Réponse reçue le 22 décembre 2009 : Antwoord ontvangen op 22 december 2009 :

L’affirmation selon laquelle il n’y a pas de base réglementaire ou légale disponible depuis 2008 ne correspond pas à la réalité. Il existe bien une base légale relative aux inventaires aux Musées royaux des Beaux-Arts de Belgique (MRBAB).

L’arrêté royal du 24 juillet 2008 modifiant l’arrêté royal du 7 janvier 1835 portant constitution en établissement scientifique des MRBAB abroge simplement à l’article 2 les dispositions de l’arrêté royal du 8 mars 1951 et de l’arrêté ministériel du 9 mars 1951.

L’article 4 de l’arrêté royal du 2 août 2002 apportant diverses modifications aux dispositions organiques relatives à certains établissements scientifiques de l’État fixe les missions des MRBAB, entre autres : "la tenue d’un inventaire général dans lequel chaque objet est inscrit avec la mention de la date de son acquisition, de sa provenance et de son prix d’achat. Le numéro d’inventaire est définitif".
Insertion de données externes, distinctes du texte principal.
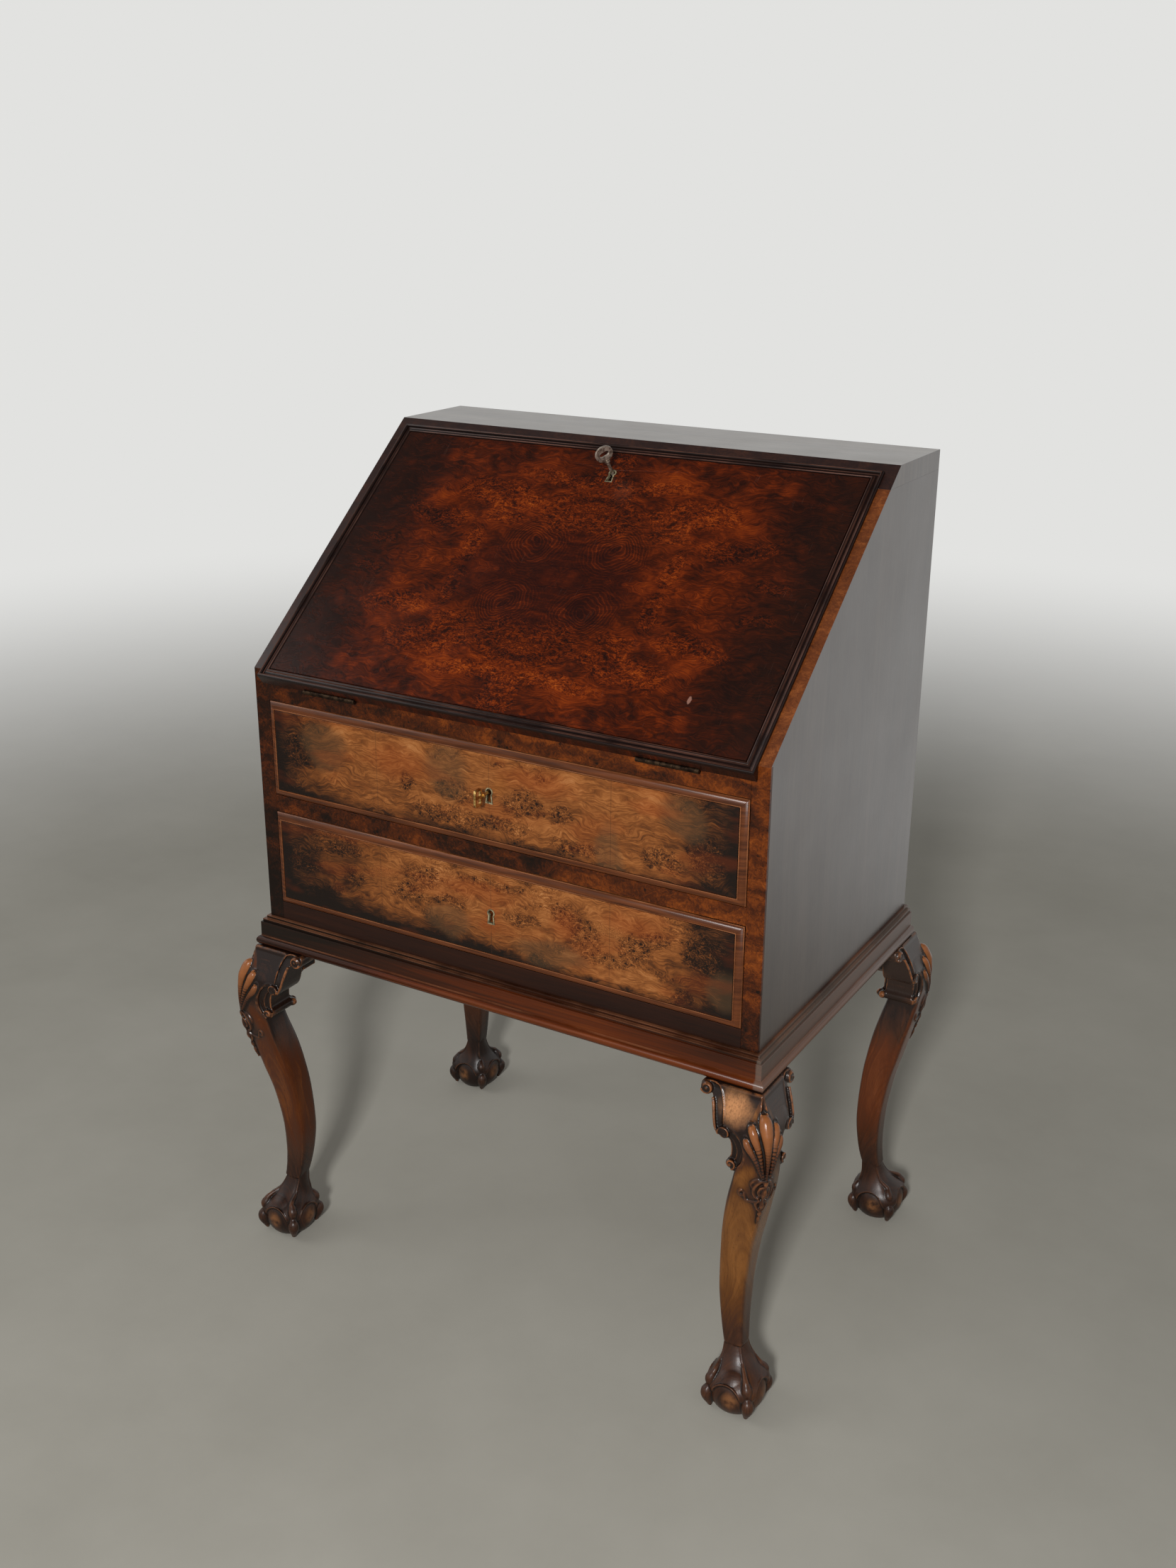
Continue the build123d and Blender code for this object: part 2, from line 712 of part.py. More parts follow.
# Toe: distance from the ball's middle and height as shares of the ball's radius, thickness of the toe
toe_shares = (
    (0.32, 2.45, 0.8), (0.65, 1.95, 0.88), (0.92, 1.5, 1.0), (1.03, 1.2, 0.8),
    (1.1, 0.84, 0.98), (1.02, 0.5, 0.75), (0.9, 0.22, 0.5), (0.78, 0.09, 0.26),
)


def toe(direction):
    """One toe with two knuckles and a talon, gripping the ball in the given direction."""
    turn = math.radians(direction)
    out = Vector(math.cos(turn), math.sin(turn), 0)
    lateral = Vector(-math.sin(turn), math.cos(turn), 0)
    centre = Vector(foot_offset, foot_offset, 0)
    points = [centre + out * (far * ball_radius) + Vector(0, 0, rise * ball_radius) for far, rise, _ in toe_shares]
    rings = []
    for index, point in enumerate(points):
        before = points[max(index - 1, 0)]
        after = points[min(index + 1, len(points) - 1)]
        ring_plane = Plane(origin=point, x_dir=lateral, z_dir=after - before)
        rings.append(ring_plane.location * Circle(toe_shares[index][2] * toe_radius))
    return loft(rings, ruled=True)


def leg_solid():
    """Leg in the frame of the case's corner, reaching out towards +X and +Y."""
    sections = []
    for height, reach, inset in leg_shares:
        out = reach * knee_reach
        back = inset * shank_inset
        middle = (out - back) / 2
        radius = min(leg_corner_radius, (out + back) * corner_share)
        sections.append(Pos(middle, middle, height * leg_height) * RectangleRounded(out + back, out + back, radius))
    shape = loft(sections[::-1], ruled=True)
    shape += block(-post_shoulder, 0, -post_shoulder, 0, leg_height - post_height, leg_height)
    shape += block(-post_inset, -rail_inset, -post_inset, -rail_inset, leg_height - post_height, frieze_top)
    ball = Pos(foot_offset, foot_offset, ball_centre) * Sphere(ball_radius)
    shape += ball - block(-overrun, overrun, -overrun, overrun, -overrun, 0)
    for direction in (45, 135, 225, 315):
        shape += toe(direction)
    return shape


# Bracket outline seen from the front, from the leg's inner face outwards: shares of its length,
# and of its drop below the bead
ear_shares = (
    (0, 1), (0.955, 1), ((1, 0.93), (0.9, 0.87)), (0.765, 0.885), ((0.65, 0.81), (0.617, 0.72)),
    (0.583, 0.556), ((0.54, 0.46), (0.417, 0.385)), (0.21, 0.317), (0.215, 0.165),
    ((0.262, 0.07), (0.157, 0)), (0, 0),
)
# Bracket seen from the side: how far it stands out, as shares of its greatest projection, and height
ear_profile_shares = (
    (0, 0), (0.95, 0), (0.985, 0.07), (1, 0.24), (0.985, 0.47), (0.86, 0.7), (0.7, 0.86), (0.667, 1), (0, 1),
)


def ear_solid(leg):
    """Carved bracket along the X side of the leg, in the frame of the case's corner."""
    low = leg_height - ear_drop
    face = share_outline(ear_shares, -ear_length, low, leg_height)
    front = extrude(Plane.XZ.location * face, amount=overrun, both=True)
    profile = share_outline(ear_profile_shares, ear_proud, low, leg_height)
    body = side_view(profile, -ear_length, -ear_root)
    body += block(-ear_length, -ear_root, -ear_depth, 0, low, leg_height)
    mitre = outline((0, 0), (-overrun, -overrun), (-overrun, overrun), (0, overrun))
    wedge = through(mitre, low - overrun, leg_height)
    return (front & body & wedge) - leg


def make_legs():
    leg = leg_solid()
    front_ear = ear_solid(leg)
    side_ear = mirror(front_ear, Plane(origin=(0, 0, 0), z_dir=(1, -1, 0)))
    back_right, front_right = corner_pair(leg)
    for end, shape in (("back", back_right), ("front", front_right)):
        right, left = both_sides(shape)
        keep("leg_" + end + "_right", right)
        keep("leg_" + end + "_left", left)
    brackets = []
    for ear in (front_ear, side_ear):
        for placed in corner_pair(ear):
            brackets.extend(both_sides(placed))
    keep("knee_brackets", *brackets)


# Assembly
key_s = slant_length - fall_key_margin
fall_lock = Lock(
    Plane(origin=slant.from_local_coords(Vector(0, key_s, field_proud)), x_dir=slant.x_dir, z_dir=slant.z_dir),
    core_top_s - key_s, -field_proud - core_depth, fall_lock_thickness, fall_bolt_throw,
)
upper_drawer = Drawer("upper_drawer", upper_opening_low, upper_opening_top, upper_key_drop)
lower_drawer = Drawer("lower_drawer", lower_opening_low, lower_opening_top, lower_key_drop)

screw_holes = make_corner_blocks()
case_recess, fall_recess = make_hinges()
make_sides()
make_top(fall_lock.mortise)
make_case_boards(upper_drawer.lock.mortise, lower_drawer.lock.mortise, case_recess)
make_fall(fall_recess, fall_lock)
make_stays()
upper_drawer.make()
lower_drawer.make()
keep("upper_drawer_key", upper_drawer.lock.key(drawer_bow(), drawer_bow_reach - drawer_bow_depth))
make_pigeonholes()
make_stand_frame()
make_legs()

os.makedirs("parts", exist_ok=True)
for name, shape in parts.items():
    export_step(shape, "parts/" + name + ".step")
print(len(parts), "nodes, hinge at y", round(axis_y, 3), "z", round(axis_z, 3))
print("fall opens by", round(180 - math.degrees(slope), 3), "degrees, key axis normal", slant.z_dir)
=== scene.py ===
# %% [markdown]
# # A slant front bureau on a carved stand
# The real piece is a small walnut desk. Its case has a sloping fall over two drawers, and it stands on
# a moulded frame with four curved legs that end in claws holding balls. The frame file already holds
# every board, rail and drawer at its exact size, so this lesson adds what a solid can't show: veneer,
# polish, wear, and the carving of the legs.

# %% Load the frame
import bpy
import math
import numpy as np
from contextlib import contextmanager
from functools import partialmethod
from mathutils import Matrix, Vector


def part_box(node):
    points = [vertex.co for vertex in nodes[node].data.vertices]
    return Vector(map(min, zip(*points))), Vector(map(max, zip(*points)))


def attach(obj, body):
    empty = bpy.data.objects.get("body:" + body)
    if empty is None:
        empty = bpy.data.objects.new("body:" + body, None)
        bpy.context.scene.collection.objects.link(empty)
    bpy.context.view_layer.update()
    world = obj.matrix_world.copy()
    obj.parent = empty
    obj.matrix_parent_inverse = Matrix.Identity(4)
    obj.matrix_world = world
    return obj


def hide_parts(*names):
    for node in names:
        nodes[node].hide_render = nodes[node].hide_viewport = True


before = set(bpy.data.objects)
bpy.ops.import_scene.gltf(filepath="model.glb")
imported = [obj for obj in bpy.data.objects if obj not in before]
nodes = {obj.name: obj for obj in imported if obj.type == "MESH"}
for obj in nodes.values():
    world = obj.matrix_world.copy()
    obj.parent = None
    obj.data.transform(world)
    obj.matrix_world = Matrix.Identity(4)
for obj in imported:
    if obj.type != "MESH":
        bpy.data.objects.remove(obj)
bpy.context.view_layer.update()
print("pieces in the frame:", len(nodes))

# %% [markdown]
# ## Camera
# The photograph was taken from the front right, a little above the desk, looking down. A camera object
# turns about the vertical first, then tips down, then rolls by a hair, and matrices say this plainly.

# %% Camera
camera_place = (0.933, -1.5926, 1.3037)
turned_left, tipped_down, rolled = 30.477, 20.624, 0.305
bpy.ops.object.camera_add()
camera = bpy.context.object
camera.name = "camera"
turn = Matrix.Rotation(math.radians(turned_left), 4, "Z")
tip = Matrix.Rotation(math.radians(90 - tipped_down), 4, "X")
roll = Matrix.Rotation(math.radians(rolled), 4, "Z")
camera.matrix_world = Matrix.Translation(camera_place) @ turn @ tip @ roll
camera.data.lens = 38.057
camera.data.sensor_width = 36
bpy.context.scene.camera = camera
bpy.context.scene.view_settings.view_transform = "Standard"
print("camera at", tuple(round(value, 3) for value in camera.location))

# %% [markdown]
# ## A finish is a chain of nodes
# Every material below is drawn by nodes from the place of a point on the piece, so grain and wear stay
# where they are when the camera moves. The first small class adds one node per call and hands back its
# output, which keeps the recipes short enough to read. The second makes a material of such a chain.

# %% Node classes


def tint(*parts):
    """Colour in screen values, 0 to 255, as the linear values that shaders use."""
    return tuple(((part / 255 + 0.055) / 1.055) ** 2.4 if part > 10 else part / 3294 for part in parts) + (1.0,)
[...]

Cet arrêté royal est toujours d’application.

De bevestiging dat er geen reglementaire of wettelijke basis voorhanden is sinds 2008, stemt niet overeen met de bestaande wetgeving. Er bestaat wel degelijk een wettelijke basis betreffende de inventarissen bij de Koninklijke Musea voor Schone Kunsten van België (KMSKB).

Het koninklijk besluit van 24 juli 2008 tot wijziging van het koninklijk besluit van 7 januari 1835 houdende oprichting als wetenschappelijke instelling van de KMSKB heft in artikel 2 enkel de bepalingen van het koninklijk besluit van 8 maart 1951 en het ministerieel besluit van 9 maart 1951 op.

Artikel 4 van het koninklijk besluit van 2 augustus 2002 houdende diverse wijzigingen in de organieke bepalingen tot sommige wetenschappelijke instellingen van de Staat stelt de opdrachten van de KMSKB onder meer : "het bijhouden van een algemene inventaris waarin elk kunstvoorwerp beschreven staat, met vermelding van de datum van verwerving, de herkomst en de aankoopprijs. Het inventarisnummer is definitief."

Dit koninklijk besluit is nog steeds in voege.